A σW-dependent stress response in Bacillus subtilis that reduces membrane fluidity

Bacteria respond to physical and chemical stresses that affect the integrity of the cell wall and membrane by activating an intricate cell envelope stress response. The ability of cells to regulate the biophysical properties of the membrane by adjusting fatty acid composition is known as homeoviscous adaptation. Here, we identify a homeoviscous adaptation mechanism in Bacillus subtilis regulated by the extracytoplasmic function sigma factor sigma(W). Cell envelope active compounds, including detergents, activate a sense-oriented, sigma(W)-dependent promoter within the first gene of the fabHa fabF operon. Activation leads to a decrease in the amount of FabHa coupled with an increase in FabF, the initiation and elongation condensing enzymes of fatty acid biosynthesis respectively.
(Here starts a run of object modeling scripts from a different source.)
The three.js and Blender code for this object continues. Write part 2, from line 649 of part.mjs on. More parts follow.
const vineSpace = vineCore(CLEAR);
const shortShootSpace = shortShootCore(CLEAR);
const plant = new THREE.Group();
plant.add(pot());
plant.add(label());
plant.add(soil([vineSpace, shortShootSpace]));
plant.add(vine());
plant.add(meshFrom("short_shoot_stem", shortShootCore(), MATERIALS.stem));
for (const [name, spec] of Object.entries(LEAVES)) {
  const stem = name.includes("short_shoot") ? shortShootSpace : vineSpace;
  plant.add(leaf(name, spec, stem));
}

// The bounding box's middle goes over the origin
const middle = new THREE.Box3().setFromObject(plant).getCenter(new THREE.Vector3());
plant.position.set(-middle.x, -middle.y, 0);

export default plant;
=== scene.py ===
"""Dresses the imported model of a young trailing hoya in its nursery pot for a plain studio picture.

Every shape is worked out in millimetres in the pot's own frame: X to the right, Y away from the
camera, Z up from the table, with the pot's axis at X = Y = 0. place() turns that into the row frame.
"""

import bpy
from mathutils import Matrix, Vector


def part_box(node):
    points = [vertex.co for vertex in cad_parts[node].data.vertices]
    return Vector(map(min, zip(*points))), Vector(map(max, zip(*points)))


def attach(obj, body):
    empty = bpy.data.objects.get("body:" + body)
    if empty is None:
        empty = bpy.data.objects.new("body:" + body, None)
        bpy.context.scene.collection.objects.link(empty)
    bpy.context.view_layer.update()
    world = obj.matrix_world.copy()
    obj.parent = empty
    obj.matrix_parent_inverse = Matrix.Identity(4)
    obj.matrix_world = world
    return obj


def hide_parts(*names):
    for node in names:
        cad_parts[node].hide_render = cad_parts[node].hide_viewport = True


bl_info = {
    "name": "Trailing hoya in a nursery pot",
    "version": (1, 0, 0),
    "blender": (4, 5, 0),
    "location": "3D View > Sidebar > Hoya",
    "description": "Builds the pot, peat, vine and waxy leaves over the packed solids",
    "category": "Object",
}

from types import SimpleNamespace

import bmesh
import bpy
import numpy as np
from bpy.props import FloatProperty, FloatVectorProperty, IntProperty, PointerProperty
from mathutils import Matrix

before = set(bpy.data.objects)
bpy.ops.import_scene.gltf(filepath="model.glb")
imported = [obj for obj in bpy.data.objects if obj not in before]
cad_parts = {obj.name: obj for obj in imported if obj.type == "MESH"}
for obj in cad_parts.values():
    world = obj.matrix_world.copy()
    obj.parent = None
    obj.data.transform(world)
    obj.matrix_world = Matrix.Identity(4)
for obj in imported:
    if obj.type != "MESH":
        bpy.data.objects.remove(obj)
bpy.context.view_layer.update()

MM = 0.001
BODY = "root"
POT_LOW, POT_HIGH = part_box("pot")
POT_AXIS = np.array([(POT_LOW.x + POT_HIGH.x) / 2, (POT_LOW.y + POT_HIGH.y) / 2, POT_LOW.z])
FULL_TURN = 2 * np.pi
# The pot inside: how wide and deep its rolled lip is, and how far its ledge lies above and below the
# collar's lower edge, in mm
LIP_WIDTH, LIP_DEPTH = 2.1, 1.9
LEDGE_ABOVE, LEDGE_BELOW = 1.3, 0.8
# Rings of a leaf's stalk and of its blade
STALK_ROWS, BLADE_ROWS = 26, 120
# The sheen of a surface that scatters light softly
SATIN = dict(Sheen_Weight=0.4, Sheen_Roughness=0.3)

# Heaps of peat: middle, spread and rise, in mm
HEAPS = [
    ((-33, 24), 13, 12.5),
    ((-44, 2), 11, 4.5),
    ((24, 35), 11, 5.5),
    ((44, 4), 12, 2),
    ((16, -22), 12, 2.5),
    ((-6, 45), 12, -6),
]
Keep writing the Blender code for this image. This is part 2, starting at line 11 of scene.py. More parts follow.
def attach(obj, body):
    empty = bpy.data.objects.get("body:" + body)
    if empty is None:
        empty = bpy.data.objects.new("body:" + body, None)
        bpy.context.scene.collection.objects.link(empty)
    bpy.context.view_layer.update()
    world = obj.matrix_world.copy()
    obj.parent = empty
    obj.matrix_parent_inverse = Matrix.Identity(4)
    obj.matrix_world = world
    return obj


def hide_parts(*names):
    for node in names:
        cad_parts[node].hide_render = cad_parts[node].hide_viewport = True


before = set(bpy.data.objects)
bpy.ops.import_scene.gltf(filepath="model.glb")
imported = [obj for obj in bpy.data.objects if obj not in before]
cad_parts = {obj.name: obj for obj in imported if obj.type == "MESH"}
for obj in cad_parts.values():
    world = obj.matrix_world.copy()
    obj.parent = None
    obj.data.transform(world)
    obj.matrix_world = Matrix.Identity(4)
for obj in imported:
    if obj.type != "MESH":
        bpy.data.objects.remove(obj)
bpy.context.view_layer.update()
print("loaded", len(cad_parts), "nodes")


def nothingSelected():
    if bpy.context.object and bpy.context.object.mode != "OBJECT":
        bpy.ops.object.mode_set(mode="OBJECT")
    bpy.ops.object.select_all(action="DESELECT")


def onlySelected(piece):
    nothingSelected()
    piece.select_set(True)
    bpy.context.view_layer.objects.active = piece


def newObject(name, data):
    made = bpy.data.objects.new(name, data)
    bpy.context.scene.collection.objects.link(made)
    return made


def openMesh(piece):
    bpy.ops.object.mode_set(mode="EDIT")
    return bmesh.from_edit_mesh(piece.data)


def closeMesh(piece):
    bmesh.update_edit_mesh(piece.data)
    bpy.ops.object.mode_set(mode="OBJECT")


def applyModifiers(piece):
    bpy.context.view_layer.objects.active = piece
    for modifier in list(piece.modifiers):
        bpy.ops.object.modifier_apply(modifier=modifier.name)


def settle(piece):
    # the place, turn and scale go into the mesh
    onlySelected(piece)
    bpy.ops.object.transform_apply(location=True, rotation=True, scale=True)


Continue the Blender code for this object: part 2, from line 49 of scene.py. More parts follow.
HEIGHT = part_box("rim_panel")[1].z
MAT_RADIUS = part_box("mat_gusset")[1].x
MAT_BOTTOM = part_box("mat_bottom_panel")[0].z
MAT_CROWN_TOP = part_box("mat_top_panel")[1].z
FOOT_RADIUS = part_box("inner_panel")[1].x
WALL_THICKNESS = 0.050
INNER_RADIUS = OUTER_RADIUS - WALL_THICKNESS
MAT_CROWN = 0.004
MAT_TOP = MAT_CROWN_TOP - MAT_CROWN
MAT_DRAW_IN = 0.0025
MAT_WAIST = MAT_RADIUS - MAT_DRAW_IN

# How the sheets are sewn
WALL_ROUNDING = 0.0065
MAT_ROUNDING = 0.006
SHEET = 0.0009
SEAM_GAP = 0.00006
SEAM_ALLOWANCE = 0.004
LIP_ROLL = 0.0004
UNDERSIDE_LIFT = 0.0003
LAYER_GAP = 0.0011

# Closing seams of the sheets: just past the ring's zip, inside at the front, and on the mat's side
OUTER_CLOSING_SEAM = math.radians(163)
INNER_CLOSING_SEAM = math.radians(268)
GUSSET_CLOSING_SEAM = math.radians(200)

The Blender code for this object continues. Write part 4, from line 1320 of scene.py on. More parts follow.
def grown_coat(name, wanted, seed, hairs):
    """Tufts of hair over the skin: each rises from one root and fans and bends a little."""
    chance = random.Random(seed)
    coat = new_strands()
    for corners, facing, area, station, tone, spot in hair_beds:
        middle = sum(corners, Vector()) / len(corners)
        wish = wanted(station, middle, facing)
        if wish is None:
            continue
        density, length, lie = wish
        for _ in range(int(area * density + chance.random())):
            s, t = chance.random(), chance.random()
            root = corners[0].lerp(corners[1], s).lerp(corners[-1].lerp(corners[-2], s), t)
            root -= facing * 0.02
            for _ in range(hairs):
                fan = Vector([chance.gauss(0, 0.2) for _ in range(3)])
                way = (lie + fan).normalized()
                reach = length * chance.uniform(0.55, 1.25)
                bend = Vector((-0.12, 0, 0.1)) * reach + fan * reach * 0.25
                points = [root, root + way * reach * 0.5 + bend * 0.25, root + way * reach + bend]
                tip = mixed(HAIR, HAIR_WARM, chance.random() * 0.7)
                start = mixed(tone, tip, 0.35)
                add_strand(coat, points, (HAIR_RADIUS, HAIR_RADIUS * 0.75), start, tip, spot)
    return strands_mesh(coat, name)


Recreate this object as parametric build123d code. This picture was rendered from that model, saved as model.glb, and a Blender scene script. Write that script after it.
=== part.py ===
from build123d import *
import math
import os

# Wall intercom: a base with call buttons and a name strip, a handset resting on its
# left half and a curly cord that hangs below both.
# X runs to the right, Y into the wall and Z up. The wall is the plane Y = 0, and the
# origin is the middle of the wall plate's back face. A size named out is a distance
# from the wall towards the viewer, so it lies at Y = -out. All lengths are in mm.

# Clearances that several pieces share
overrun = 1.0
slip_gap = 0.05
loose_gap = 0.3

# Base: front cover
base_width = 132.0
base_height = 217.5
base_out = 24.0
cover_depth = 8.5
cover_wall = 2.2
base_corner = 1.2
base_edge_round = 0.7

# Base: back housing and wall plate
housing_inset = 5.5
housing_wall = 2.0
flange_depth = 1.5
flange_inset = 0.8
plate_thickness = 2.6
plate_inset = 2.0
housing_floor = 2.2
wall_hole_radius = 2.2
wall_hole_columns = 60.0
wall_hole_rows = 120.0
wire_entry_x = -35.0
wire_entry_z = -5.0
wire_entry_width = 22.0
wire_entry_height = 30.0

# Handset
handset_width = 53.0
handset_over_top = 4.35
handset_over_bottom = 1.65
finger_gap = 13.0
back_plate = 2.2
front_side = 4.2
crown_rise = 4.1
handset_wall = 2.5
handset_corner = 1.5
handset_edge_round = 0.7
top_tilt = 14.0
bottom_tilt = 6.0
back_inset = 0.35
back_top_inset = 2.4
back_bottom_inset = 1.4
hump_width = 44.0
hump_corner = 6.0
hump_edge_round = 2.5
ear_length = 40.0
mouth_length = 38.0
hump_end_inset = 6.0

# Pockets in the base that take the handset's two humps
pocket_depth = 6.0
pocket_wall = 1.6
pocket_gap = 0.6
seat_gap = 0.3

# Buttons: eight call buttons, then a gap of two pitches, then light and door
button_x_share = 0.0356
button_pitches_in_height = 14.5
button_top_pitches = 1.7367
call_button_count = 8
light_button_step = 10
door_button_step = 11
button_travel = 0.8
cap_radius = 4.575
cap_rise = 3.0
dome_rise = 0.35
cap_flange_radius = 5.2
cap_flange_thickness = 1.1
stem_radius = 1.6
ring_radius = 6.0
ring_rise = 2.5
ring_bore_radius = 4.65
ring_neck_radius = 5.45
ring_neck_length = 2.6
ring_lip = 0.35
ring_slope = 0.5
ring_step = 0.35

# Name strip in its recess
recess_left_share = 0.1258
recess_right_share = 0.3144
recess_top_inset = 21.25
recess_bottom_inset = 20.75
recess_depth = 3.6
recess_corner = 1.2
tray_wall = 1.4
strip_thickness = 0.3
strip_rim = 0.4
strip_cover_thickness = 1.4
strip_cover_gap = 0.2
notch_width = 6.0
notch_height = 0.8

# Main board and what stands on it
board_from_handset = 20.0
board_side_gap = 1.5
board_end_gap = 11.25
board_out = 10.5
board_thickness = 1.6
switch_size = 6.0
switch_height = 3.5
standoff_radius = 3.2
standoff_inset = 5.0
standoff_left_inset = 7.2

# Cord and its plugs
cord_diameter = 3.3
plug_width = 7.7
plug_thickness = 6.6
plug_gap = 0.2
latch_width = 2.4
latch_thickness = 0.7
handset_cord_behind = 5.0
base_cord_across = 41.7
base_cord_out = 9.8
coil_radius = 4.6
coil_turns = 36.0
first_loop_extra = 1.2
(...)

Downregulation of FabHa results in an increased reliance on the FabHb paralogue leading to a greater proportion of straight chain fatty acids in the membrane, and the upregulation of FabF increases the average fatty acid chain length. The net effect is to reduce membrane fluidity. The inactivation of the sigma(W)-dependent promoter within fabHa increased sensitivity to detergents and to antimicrobial compounds produced by other Bacillus spp. Thus, the sigma(W) stress response provides a mechanism to conditionally decrease membrane fluidity through the opposed regulation of FabHa and FabF.